Since query_length is a pointer to something of type long (four-byte
signed integer), I expect that this in Java should be:
int seqLen = myDataInputStream.readInt();

... but unfortunately it does not work. I am getting 172777843 instead
of 56.

Does anybody have an idea what I am doing wrong? Maybe some ideas for
reverse engineering? As I said, I don't know the file format, but I
have a working C code (including source) that I may use to encode my
own data.

A mere endianness mismatch doesn't explain it: 56=38(16)
would yield 38000000(16)=939524096, not 172777843 on a "little-
endian"/"big-endian" clash. Even a "middle-endian" 00380000(16)
=3670016 doesn't fit.
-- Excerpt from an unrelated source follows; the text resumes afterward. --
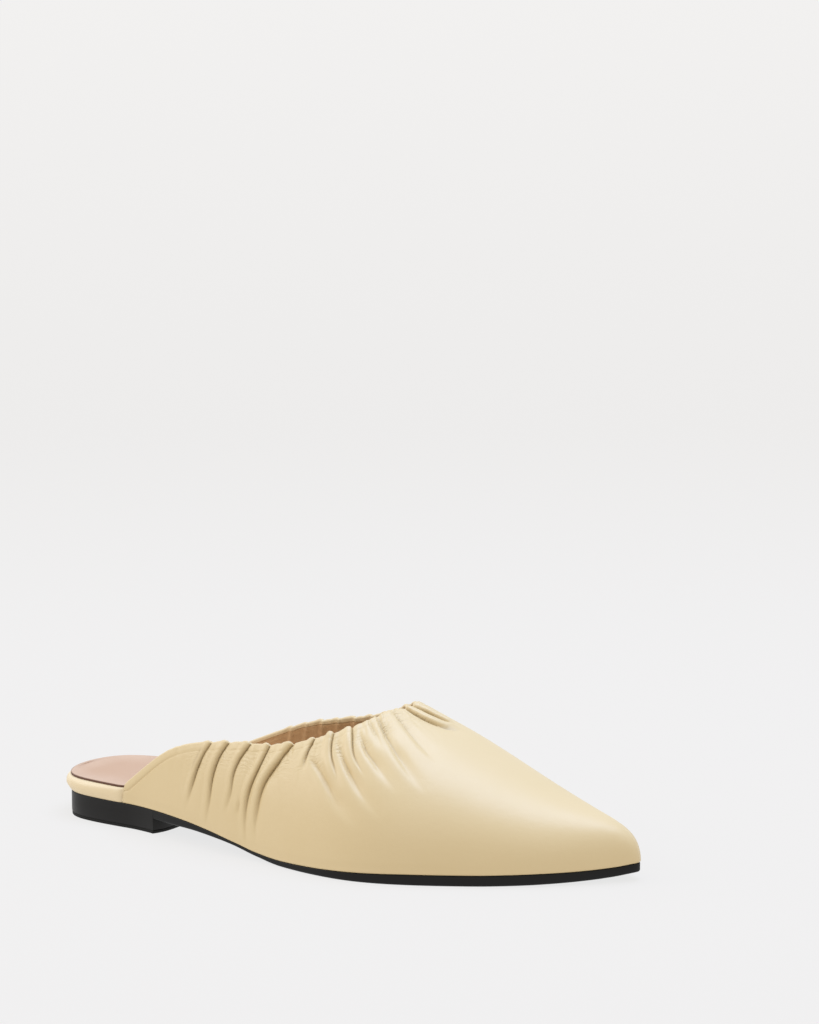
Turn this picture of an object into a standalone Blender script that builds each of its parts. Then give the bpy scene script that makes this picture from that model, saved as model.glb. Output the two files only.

So I think you'll need to show us a short,
complete, program and not merely a one-line fragment.
 
J

Joshua Cranmer

Dominik said:
The first entry is grabbed like that:

fread(query_length, sizeof(long), 1, file)

Since query_length is a pointer to something of type long (four-byte
signed integer), I expect that this in Java should be:
int seqLen = myDataInputStream.readInt();

... but unfortunately it does not work. I am getting 172777843 instead
of 56.

The first thing to look at is endianness issues. It is also possible
that you're missing some offset into the file.
 
R

Roedy Green

I have to use Java to read a binary file. This looks easy (yes, I've
read the tutorial on Sun's website). The problem is that the files
were created by a C program. I don't know the exact file format, but I
have the C source code.

there are two tools: DataInputStream for big-endian data and
LEDataInputStream for little-endian data.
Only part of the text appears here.